Two-minute contributions could be made from the floor, during which several admirers of a system from which they have benefitted greatly spoke while others took their cue from Labour’s Joshua Osborne and urged an abstention.

Among those speaking in favour of the motion, one student opposed the claim that capitalism is based on “free exchange… you can’t abstain from selling your labour, you can’t not work for someone... I came from the United States, the most capitalist country in the world. I defy any of you to go to the States without millions of dollars in pocket change and fall and break your leg outside of somewhere with socialist healthcare like the NHS. I pay $1,000 a month to keep me alive for services that are free here as a right to be alive.”

Another said, “I honestly believe that capitalism has failed. If you look to Hong Kong... there is a housing crisis in Hong Kong. It will cost me the equivalent of £200,000 to buy a 400 square-foot apartment. How is that fair, when the rich people can afford to pay what they want to buy penthouses?”

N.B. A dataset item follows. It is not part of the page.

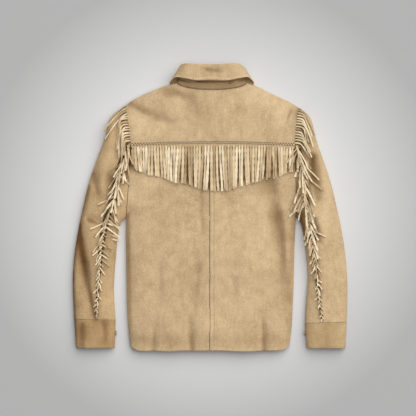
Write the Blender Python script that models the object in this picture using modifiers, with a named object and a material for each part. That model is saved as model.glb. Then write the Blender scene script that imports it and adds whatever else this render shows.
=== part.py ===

The motion was defeated by 28 votes to 52, with 20 abstentions—a victory of sorts, given the privileged social composition of St Andrews’ student population and a sign of growing political disenchantment and oppositional sentiment in the generation now reaching adulthood.

Some students stayed to discuss with Marsden and with SEP members in attendance. Jacob commented, “Mr. Marsden did an excellent job presenting a factual, evidence based account of what the failure of capitalism looks like in real terms. The opposition were reduced to arguing that we can reform away capitalism’s systematic failures. Failing to be persuasive even on this matter, they deigned to suggest that capitalism is the best system we have. Such tired arguments expose the absolute bankruptcy of bourgeois ideology: Capitalism offers no solutions to the perpetual and ever-intensifying crises in which it is embroiled.”